Hands of time : une autre chanson très parlante, cette musique est apaisante. La nuit est tombée, ça roule assez facilement et après avoir eu une journée plutôt éprouvante Max fait la connaissance d’Annie Farrell, le temps du trajet cela va être l’un comme pour l’autre un moment de détente et d’apaisement avant de repartir chacun à leurs occupations.
Air : présent au moment ou Max transporte Vincent pour remplir son premier contrat. Ce thème réalisé au piano, annonce comme le calme avant la tempête pour Max, après cela rien ne sera plus jamais pareil pour lui.
Bien sûr, on ne parle pas de Collateral, sans la fameuse scène avec les coyotes, c’est shadow of the sun qui accompagne ce passage magnifique, ce bref moment qui marque une pause au milieu de toute cette agitation, un instant sorti de nulle part dont les protagonistes contemplent et admirent sans dire un mot.

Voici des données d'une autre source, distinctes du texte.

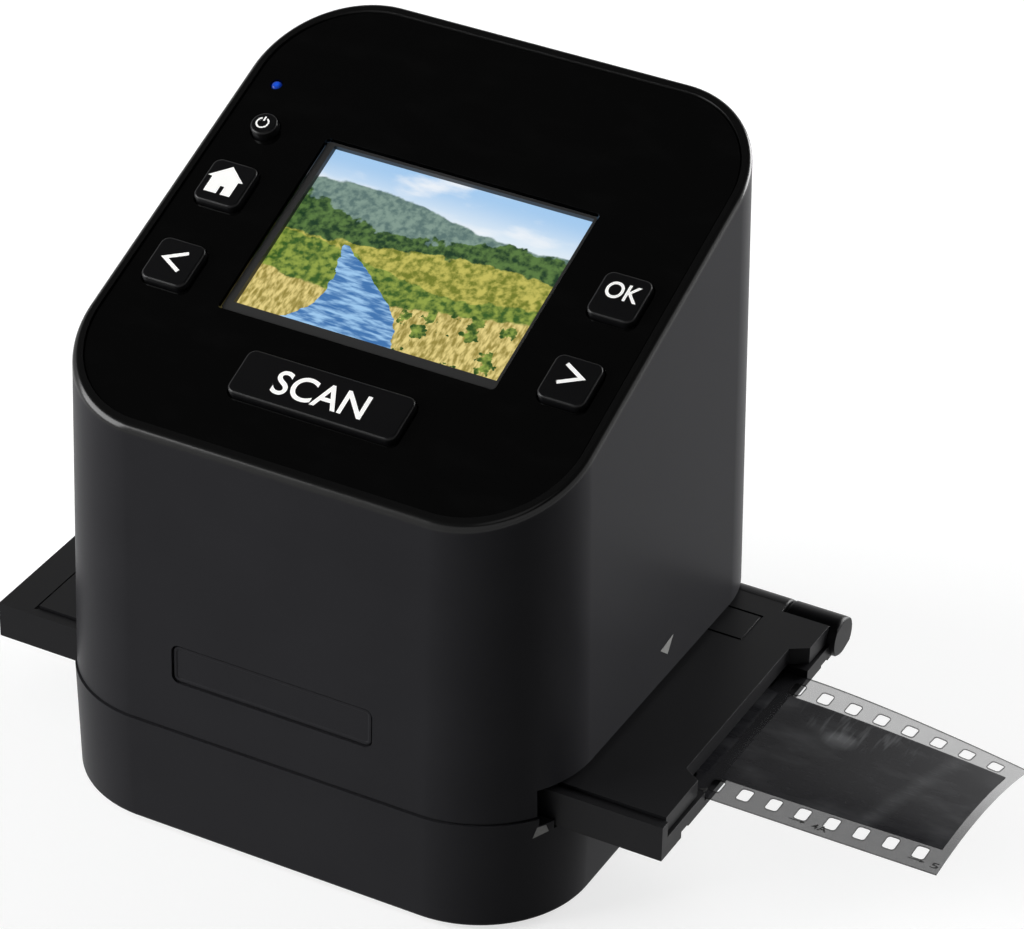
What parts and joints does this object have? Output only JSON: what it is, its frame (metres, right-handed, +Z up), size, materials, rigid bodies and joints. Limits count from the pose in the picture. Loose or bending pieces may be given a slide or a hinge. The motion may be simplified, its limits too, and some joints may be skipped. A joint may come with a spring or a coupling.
{
  "type": "film negative scanner",
  "caption": "Upright black film scanner with a tilted glossy control panel, colour screen, push buttons and a hinged film carrier that slides through its base.",
  "frame": {"origin": "centre of the base housing's flat underside; the rubber feet reach 0.8 mm below it", "axes": "+Z up, +X to the right, the side where the film strip stands out, +Y to the back, towards the panel's high edge"},
  "size_m": [0.1534, 0.0846, 0.1038],
  "materials": {
    "housing_black": "satin moulded plastic, nearly black",
    "panel_gloss": "high gloss black",
    "button_black": "satin black with white legends",
    "carrier_black": "fine matte moulded plastic",
    "inner_black": "plain black",
    "screen_grey": "dark grey",
    "screen_picture": "lit colour screen behind a clear window",
    "print_white": "printed white legend",
    "status_blue": "clear blue lamp",
    "foot_rubber": "matte rubber",
    "steel": "plain steel",
    "white_plastic": "matte white",
    "board_green": "solder mask",
    "cable_amber": "amber film",
    "lens_glass": "clear",
    "film": "clear grey film base with a dark image"
  },
  "bodies": {
    "housing": {"upper_housing": "housing_black", "base_housing": "housing_black", "foot_front_left": "foot_rubber", "foot_front_right": "foot_rubber", "foot_back_left": "foot_rubber", "foot_back_right": "foot_rubber", "case_screw_front_left": "steel", "case_screw_front_right": "steel", "case_screw_back_left": "steel", "case_screw_back_right": "steel", "guide_rail_front": "inner_black", "guide_rail_back": "inner_black", "light_box": "white_plastic", "backlight_board": "board_green", "backlight_lamp_1": "white_plastic", "backlight_lamp_2": "white_plastic", "backlight_lamp_3": "white_plastic", "diffuser": "white_plastic", "film_gate": "inner_black", "light_tunnel": "inner_black", "lens_barrel": "inner_black", "lens_element": "lens_glass", "image_sensor": "screen_grey", "sensor_board": "board_green", "main_board": "board_green", "usb_socket": "steel", "video_jack": "inner_black", "card_socket": "steel", "display_cable": "cable_amber", "sensor_cable": "cable_amber", "top_panel": "panel_gloss", "panel_bezel": "inner_black", "screen_frame": "screen_grey", "screen_glass": "screen_picture", "display_module": "steel", "key_board": "board_green", "status_light_pipe": "status_blue", "home_switch": "inner_black", "left_switch": "inner_black", "ok_switch": "inner_black", "right_switch": "inner_black", "scan_switch": "inner_black", "power_switch": "inner_black", "front_badge": "housing_black"},
    "film_carrier": {"carrier_frame": "carrier_black", "hinge_pin": "steel"},
    "lid": {"carrier_lid": "carrier_black"},
    "film": {"film_strip": "film"},
    "home_key": {"home_button": "button_black"},
    "left_key": {"left_button": "button_black"},
    "ok_key": {"ok_button": "button_black"},
    "right_key": {"right_button": "button_black"},
    "scan_key": {"scan_button": "button_black"},
    "power_key": {"power_button": "button_black"}
  },
  "joints": [
    {"name": "carrier_slide", "type": "slide", "parent": "housing", "child": "film_carrier", "axis": [1, 0, 0], "range_m": [-0.105, 0.101]},
    {"name": "lid_hinge", "type": "hinge", "parent": "film_carrier", "child": "lid", "pos_m": [0, 0.0295, 0.0201], "axis": [-1, 0, 0], "range_deg": [0, 0.6]},
    {"name": "film_slide", "type": "slide", "parent": "film_carrier", "child": "film", "axis": [1, 0, 0], "range_m": [-0.0037, 0.105]},
    {"name": "home_press", "type": "slide", "parent": "housing", "child": "home_key", "axis": [0, 0.3738, -0.9275], "range_m": [0, 0.0008], "stiffness_N_per_m": 600, "springref_m": -0.0004},
    {"name": "left_press", "type": "slide", "parent": "housing", "child": "left_key", "axis": [0, 0.3738, -0.9275], "range_m": [0, 0.0008], "stiffness_N_per_m": 600, "springref_m": -0.0004},
    {"name": "ok_press", "type": "slide", "parent": "housing", "child": "ok_key", "axis": [0, 0.3738, -0.9275], "range_m": [0, 0.0008], "stiffness_N_per_m": 600, "springref_m": -0.0004},
    {"name": "right_press", "type": "slide", "parent": "housing", "child": "right_key", "axis": [0, 0.3738, -0.9275], "range_m": [0, 0.0008], "stiffness_N_per_m": 600, "springref_m": -0.0004},
    {"name": "scan_press", "type": "slide", "parent": "housing", "child": "scan_key", "axis": [0, 0.3738, -0.9275], "range_m": [0, 0.0008], "stiffness_N_per_m": 600, "springref_m": -0.0004},
    {"name": "power_press", "type": "slide", "parent": "housing", "child": "power_key", "axis": [0, 0.3738, -0.9275], "range_m": [0, 0.0008], "stiffness_N_per_m": 600, "springref_m": -0.0004}
  ]
}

Côté casting, Michael Mann a toujours su très bien s’entourer, et ce n’est pas avec Collatéral qu’il dérogera à la règle. Les acteurs nous offrent de vrais rôles de composition à l’image de Tom Cruise. À la demande du cinéaste, celui-ci a effectué un changement radical de look, avec une chevelure grise et barbe naissante. Mais également au niveau de son jeu. Afin de paraître plus crédible dans son rôle de tueur à gage et pour passer inaperçu, celui-ci s’est fait passer pour un livreur Fed Ex dans un centre commercial et a eu pour mission de ne pas se faire reconnaître, il s’est également entraîné à suivre des techniciens du tournage pendant des semaines, connaître leurs emplois du temps pour finalement leur coller un post-it sur la nuque. Il a aussi reçu une formation auprès d’un conseiller technique, ex membre d’une unité d’intervention spéciale pour apprendre à tuer un homme à main nu, au couteau et au pistolet, ainsi qu’à s’échapper rapidement d’un lieu (le même consultant avait été engagé pour Heat).

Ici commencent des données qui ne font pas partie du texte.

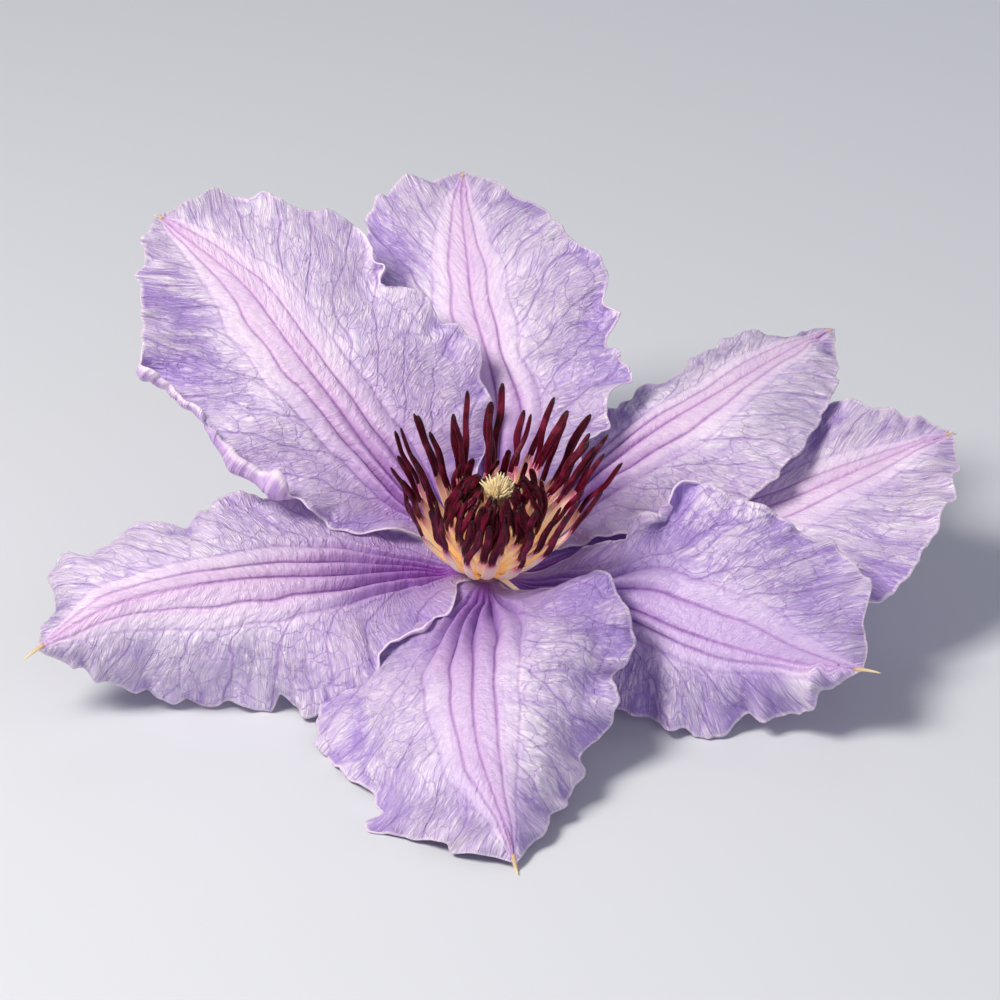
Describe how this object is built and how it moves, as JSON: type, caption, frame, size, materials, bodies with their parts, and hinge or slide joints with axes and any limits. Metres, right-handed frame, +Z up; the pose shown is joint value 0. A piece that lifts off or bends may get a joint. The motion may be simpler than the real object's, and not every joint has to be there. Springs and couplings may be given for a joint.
{
  "type": "clematis flower",
  "caption": "Wide-open clematis bloom with broad ruffled sepals around a bowl of long dark stamens, on a short bent stem lying on a surface.",
  "frame": {"origin": "on the surface it lies on, under the middle of its box", "axes": "+Z up from the surface; the face of the flower leans towards -Y and the cut stem lies towards +Y; +X to the viewer's right"},
  "size_m": [0.1381, 0.1258, 0.056],
  "materials": {
    "sepal": "thin living petal tissue, lilac with a pinker bar, satin sheen",
    "stem": "green stalk with a purple-brown flush and short down",
    "style": "pale straw styles, matt and silky",
    "stamen": "dark maroon satin anthers on flat cream filaments"
  },
  "bodies": {
    "root": {"sepal_1": "sepal", "sepal_2": "sepal", "sepal_3": "sepal", "sepal_4": "sepal", "sepal_5": "sepal", "sepal_6": "sepal", "sepal_7": "sepal", "stem": "stem", "pistils": "style", "inner_stamens": "stamen", "stamen_01": "stamen", "stamen_02": "stamen", "stamen_03": "stamen", "stamen_04": "stamen", "stamen_05": "stamen", "stamen_06": "stamen", "stamen_07": "stamen", "stamen_08": "stamen", "stamen_09": "stamen", "stamen_10": "stamen", "stamen_11": "stamen", "stamen_12": "stamen", "stamen_13": "stamen", "stamen_14": "stamen", "stamen_15": "stamen", "stamen_16": "stamen", "stamen_17": "stamen", "stamen_18": "stamen", "stamen_19": "stamen", "stamen_20": "stamen", "stamen_21": "stamen", "stamen_22": "stamen", "stamen_23": "stamen", "stamen_24": "stamen", "stamen_25": "stamen", "stamen_26": "stamen", "stamen_27": "stamen", "stamen_28": "stamen", "stamen_29": "stamen", "stamen_30": "stamen", "stamen_31": "stamen", "stamen_32": "stamen", "stamen_33": "stamen", "stamen_34": "stamen", "stamen_35": "stamen", "stamen_36": "stamen", "stamen_37": "stamen", "stamen_38": "stamen", "stamen_39": "stamen", "stamen_40": "stamen", "stamen_41": "stamen", "stamen_42": "stamen", "stamen_43": "stamen", "stamen_44": "stamen", "stamen_45": "stamen", "stamen_46": "stamen", "stamen_47": "stamen", "stamen_48": "stamen"}
  },
  "joints": []
}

Jamie Foxx a lui aussi bien travaillé son rôle, il a piloté une Ford Crow Victoria afin de paraître le plus à l’aise dans son rôle de chauffeur de taxi. C’est lui-même qui a effectué sa cascade lorsque le véhicule fonce à toute allure dans les rues de L.A
Comme chez Michael Mann tout est d’une minutie extrême, même les rôles secondaires sont mis à contribution, Jada Pinkett Smith qui interprète le rôle d’Annie Farrell, a passée quelque temps avec une avocate, et à observée sa gestuelle, ses rapports avec ses collègues mais aussi son comportement dans et en dehors du tribunal.
Le reste du casting est complété par l’excellent Mark Ruffalo, Bruce McGill, habitué de la filmographie de Mann (Révélations et Ali), Barry Shabaka Henley qui est un autre fidèle du réalisateur ( Ali et Miami Vice ) sans oublier le caméo de Jason Statham
Max est effacé, il est enfermé dans son quotidien de chauffeur de taxi, mais prend son travail très au sérieux, aspire à des ambitions professionnelles qu’il ne réalisera jamais, surement par manque de témérité, il se ment à lui-même et aux autres.

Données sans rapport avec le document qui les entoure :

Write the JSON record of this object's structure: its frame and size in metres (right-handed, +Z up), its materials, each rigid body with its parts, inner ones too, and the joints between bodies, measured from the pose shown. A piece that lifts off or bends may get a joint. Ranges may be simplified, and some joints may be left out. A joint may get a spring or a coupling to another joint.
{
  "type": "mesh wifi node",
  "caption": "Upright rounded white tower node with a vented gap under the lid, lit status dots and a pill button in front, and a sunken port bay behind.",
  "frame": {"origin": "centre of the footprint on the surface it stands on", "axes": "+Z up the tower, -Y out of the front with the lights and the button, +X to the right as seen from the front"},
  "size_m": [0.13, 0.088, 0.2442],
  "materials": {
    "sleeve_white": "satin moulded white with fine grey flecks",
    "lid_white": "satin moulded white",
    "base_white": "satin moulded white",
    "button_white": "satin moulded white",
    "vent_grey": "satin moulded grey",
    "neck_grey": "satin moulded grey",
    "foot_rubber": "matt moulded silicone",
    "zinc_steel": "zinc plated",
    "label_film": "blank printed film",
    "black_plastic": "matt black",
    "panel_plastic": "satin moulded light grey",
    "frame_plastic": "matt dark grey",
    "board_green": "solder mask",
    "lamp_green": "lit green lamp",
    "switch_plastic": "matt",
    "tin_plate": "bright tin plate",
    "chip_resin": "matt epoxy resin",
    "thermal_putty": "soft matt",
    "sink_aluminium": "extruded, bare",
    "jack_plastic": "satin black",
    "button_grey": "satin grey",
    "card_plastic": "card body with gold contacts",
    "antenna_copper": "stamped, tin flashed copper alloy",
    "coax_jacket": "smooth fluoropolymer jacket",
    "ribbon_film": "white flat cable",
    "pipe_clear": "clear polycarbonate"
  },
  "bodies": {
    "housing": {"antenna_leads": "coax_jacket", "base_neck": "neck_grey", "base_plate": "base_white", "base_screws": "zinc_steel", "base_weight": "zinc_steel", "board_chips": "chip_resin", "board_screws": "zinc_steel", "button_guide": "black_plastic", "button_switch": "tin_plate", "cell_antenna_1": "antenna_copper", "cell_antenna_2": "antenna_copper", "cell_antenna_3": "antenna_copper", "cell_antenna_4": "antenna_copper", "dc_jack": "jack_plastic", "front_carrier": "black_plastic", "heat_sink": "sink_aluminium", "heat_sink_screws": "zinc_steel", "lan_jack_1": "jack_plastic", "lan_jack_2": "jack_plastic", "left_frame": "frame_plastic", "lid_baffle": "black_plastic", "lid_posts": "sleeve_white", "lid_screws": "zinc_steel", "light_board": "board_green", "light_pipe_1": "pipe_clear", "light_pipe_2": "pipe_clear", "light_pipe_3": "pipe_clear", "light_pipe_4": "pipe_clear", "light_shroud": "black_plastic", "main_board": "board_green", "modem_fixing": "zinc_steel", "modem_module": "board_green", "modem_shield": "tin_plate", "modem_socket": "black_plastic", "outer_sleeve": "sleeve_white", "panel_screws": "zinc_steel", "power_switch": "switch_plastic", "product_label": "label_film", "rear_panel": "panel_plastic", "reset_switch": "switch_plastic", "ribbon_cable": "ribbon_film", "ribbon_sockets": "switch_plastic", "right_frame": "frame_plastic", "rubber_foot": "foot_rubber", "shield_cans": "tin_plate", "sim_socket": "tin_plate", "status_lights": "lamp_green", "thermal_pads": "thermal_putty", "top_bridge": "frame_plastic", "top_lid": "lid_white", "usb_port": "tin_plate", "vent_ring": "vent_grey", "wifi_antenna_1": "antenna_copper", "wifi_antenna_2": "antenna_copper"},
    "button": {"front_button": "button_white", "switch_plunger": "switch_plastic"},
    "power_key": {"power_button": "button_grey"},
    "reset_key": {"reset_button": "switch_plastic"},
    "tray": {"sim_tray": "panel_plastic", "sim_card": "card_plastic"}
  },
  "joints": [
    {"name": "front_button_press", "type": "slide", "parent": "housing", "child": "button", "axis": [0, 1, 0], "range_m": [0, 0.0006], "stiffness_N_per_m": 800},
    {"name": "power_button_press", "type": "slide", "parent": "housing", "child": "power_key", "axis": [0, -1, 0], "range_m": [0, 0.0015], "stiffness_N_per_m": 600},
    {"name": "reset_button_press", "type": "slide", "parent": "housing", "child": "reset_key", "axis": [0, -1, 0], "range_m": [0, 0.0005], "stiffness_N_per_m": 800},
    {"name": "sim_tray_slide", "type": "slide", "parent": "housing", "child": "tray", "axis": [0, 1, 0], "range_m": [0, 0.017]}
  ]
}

Vincent est un homme d’action, son quotidien n’est pas du tout redondant, il agit et improvise en fonction des situations qui se présentent à lui. C’est également un homme pragmatique sur le monde qu’il entoure, il en est même presque pessimiste.
Bien qu’ils soient diamétralement opposés, je vois ces deux protagonistes comme une seule et même personne. Vincent peut être vu comme le moi intérieur de Max, cette part de lui-même qui le pousse à agir, à prendre les choses en main, à être fort et à se dépasser. Je pense à ce moment où Vincent pousse Max à envoyer balader son patron parce que celui-ci veut lui faire rembourser les dégâts qu’a subi le taxi.
Ce passage bien marquant ou Vincent conseil Max d’appeler Annie, car la vie est courte mais celui-ci ne sais pas si il va le faire. On peut remarquer à ce moment que Vincent est placé juste derrière Max et pas en diagonal comme dans les autres scènes. La caméra se resserrant bien sur leurs visages, comme si Max se parle à lui-même.
Max évolue clairement au contact de son ravisseur. Au début pris en otage, il va subir ses agissements, mais au fur et à mesure, Max va prendre confiance en lui et ira jusqu’à se rebeller une première fois en détruisant les fichiers de Vincent. Cet acte met définitivement fin à sa position de victime.
Une autre situation va contribuer au changement du personnage, le temps d’une scène, il va prendre la place de Vincent, l’imiter et agir comme lui. Pour la première fois du film Max prend les choses en main et c’est Vincent qui subit la situation.
Max ira encore plus loin en tentant de sauver Annie et par la même occasion défier Vincent.
Collatéral, c’est l’addition d’une réalisation parfaitement maîtrisée, une mise en scène millimétrée, une bande originale prenante, des acteurs excellents et pleinement engagés, un scénario bien ficelé. En somme, tous les ingrédients permettant de passer un très bon moment.